+++ Recorded data +++
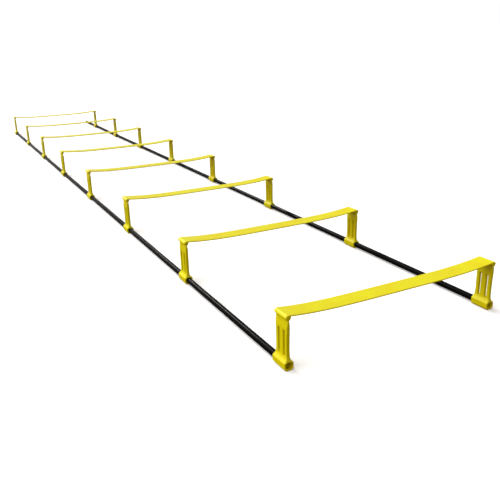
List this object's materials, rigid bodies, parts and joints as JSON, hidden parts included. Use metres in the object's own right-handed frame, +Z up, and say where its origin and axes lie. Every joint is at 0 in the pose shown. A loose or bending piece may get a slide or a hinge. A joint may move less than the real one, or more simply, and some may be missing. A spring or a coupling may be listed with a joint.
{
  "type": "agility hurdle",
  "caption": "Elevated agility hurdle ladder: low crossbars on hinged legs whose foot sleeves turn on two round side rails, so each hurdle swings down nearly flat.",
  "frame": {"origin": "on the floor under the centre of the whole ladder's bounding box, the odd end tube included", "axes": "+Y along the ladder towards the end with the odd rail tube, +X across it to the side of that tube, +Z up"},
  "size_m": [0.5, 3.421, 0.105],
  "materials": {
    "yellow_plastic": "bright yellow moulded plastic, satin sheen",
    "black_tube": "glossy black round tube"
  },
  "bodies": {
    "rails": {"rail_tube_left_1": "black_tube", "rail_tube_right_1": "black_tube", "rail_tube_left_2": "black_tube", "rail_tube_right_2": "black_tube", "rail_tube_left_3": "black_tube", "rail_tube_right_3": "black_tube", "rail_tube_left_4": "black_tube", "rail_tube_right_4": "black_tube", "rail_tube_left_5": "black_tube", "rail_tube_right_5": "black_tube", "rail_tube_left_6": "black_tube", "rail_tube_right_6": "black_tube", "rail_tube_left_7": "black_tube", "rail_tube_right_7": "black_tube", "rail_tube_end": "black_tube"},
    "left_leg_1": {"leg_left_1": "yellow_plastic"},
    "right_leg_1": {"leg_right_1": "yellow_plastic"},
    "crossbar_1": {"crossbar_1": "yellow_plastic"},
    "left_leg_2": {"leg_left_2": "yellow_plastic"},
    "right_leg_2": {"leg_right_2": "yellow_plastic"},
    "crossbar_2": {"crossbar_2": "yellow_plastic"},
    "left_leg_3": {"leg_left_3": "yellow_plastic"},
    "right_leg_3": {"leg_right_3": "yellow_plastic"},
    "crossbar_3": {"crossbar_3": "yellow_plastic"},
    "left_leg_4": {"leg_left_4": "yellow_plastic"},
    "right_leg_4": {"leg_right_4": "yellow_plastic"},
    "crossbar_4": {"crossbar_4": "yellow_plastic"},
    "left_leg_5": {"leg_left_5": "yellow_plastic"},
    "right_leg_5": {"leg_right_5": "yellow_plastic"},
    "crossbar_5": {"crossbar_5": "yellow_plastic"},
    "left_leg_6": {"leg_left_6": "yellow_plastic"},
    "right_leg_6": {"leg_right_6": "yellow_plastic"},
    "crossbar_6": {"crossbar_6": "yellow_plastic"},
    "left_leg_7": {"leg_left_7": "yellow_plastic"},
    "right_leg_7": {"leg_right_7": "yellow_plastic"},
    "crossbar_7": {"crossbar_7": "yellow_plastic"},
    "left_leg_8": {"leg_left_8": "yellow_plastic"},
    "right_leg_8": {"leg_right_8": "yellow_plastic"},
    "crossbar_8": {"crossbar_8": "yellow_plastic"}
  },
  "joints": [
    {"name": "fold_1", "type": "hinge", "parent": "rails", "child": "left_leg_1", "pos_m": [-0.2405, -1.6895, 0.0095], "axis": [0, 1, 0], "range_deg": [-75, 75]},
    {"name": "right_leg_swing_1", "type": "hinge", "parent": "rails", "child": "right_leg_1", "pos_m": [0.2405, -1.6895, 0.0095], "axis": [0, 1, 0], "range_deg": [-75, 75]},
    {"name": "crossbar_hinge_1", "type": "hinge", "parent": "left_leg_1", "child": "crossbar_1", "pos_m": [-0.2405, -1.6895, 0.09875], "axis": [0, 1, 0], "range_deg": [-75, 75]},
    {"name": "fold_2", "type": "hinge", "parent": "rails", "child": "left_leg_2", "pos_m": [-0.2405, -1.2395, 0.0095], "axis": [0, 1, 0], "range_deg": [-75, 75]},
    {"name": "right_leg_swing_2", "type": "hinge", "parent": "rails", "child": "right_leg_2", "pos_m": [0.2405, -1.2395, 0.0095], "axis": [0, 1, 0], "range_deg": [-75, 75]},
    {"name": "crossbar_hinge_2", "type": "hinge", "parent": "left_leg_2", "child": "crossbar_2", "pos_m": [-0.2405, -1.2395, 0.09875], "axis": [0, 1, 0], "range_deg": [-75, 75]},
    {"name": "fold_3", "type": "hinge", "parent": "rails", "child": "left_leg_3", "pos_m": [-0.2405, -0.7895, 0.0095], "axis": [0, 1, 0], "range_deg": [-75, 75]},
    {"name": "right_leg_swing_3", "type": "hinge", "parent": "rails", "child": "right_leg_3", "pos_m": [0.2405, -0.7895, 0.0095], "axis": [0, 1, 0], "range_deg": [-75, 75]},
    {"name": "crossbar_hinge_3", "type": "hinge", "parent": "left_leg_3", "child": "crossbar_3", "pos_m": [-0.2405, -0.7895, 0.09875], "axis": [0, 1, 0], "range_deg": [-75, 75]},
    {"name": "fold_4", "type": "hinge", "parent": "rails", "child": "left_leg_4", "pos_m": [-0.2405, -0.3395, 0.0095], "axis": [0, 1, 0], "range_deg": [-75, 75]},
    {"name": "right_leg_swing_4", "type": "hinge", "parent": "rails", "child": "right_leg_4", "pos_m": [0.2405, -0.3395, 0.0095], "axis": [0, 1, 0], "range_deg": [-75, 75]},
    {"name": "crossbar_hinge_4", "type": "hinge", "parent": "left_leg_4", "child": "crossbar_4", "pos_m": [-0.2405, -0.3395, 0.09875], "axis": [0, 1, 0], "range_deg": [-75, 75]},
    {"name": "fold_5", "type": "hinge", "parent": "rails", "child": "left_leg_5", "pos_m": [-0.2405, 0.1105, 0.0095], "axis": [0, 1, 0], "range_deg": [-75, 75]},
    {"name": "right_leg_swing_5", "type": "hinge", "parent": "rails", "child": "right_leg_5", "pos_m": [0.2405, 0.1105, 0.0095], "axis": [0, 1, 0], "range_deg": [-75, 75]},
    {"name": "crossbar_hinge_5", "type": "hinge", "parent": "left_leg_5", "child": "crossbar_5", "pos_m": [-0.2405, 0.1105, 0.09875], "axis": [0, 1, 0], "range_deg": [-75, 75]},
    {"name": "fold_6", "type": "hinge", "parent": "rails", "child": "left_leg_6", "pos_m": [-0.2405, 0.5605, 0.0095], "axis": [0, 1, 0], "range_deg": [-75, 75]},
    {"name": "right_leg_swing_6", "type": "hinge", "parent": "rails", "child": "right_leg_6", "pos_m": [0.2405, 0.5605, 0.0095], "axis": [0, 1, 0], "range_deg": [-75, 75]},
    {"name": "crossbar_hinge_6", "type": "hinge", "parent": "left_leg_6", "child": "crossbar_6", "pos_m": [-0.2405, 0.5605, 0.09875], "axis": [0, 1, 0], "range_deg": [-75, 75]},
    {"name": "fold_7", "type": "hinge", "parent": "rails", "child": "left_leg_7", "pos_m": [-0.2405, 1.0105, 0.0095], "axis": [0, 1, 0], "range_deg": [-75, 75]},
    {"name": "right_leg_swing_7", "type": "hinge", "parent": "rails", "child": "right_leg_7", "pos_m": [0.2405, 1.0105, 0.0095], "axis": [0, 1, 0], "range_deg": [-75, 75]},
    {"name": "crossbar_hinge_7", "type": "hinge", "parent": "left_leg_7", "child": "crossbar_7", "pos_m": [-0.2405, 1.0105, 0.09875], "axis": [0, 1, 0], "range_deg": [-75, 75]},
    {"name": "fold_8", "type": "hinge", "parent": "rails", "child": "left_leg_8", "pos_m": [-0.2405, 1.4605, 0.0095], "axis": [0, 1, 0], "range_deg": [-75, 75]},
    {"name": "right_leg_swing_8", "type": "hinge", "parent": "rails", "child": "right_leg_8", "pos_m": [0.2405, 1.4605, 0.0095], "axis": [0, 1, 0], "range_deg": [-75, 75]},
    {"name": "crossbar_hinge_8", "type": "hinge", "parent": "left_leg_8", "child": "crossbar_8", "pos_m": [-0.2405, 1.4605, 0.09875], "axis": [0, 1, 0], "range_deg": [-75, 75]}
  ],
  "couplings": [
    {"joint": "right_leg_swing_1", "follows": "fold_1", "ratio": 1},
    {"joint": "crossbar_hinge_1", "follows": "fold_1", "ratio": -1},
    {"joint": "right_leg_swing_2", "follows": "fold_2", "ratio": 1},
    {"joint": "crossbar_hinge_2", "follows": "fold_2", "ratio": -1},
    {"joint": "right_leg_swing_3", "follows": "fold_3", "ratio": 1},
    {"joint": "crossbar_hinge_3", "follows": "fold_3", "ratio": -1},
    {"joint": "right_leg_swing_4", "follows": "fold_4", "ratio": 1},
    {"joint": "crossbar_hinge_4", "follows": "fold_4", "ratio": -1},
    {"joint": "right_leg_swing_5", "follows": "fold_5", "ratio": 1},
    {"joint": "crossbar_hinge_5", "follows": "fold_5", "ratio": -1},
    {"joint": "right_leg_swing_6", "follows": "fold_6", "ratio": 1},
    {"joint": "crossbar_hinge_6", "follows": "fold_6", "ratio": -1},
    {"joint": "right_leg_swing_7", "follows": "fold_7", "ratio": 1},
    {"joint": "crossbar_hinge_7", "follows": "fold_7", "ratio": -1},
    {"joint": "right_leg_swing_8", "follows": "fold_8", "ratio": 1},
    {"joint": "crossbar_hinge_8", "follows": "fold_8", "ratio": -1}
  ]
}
+++
# What the exercise asks
From the material above, gather all lines that include the string "joints" and copy them.

# Output for this task
List this object's materials, rigid bodies, parts and joints as JSON, hidden parts included. Use metres in the object's own right-handed frame, +Z up, and say where its origin and axes lie. Every joint is at 0 in the pose shown. A loose or bending piece may get a slide or a hinge. A joint may move less than the real one, or more simply, and some may be missing. A spring or a coupling may be listed with a joint.
  "joints": [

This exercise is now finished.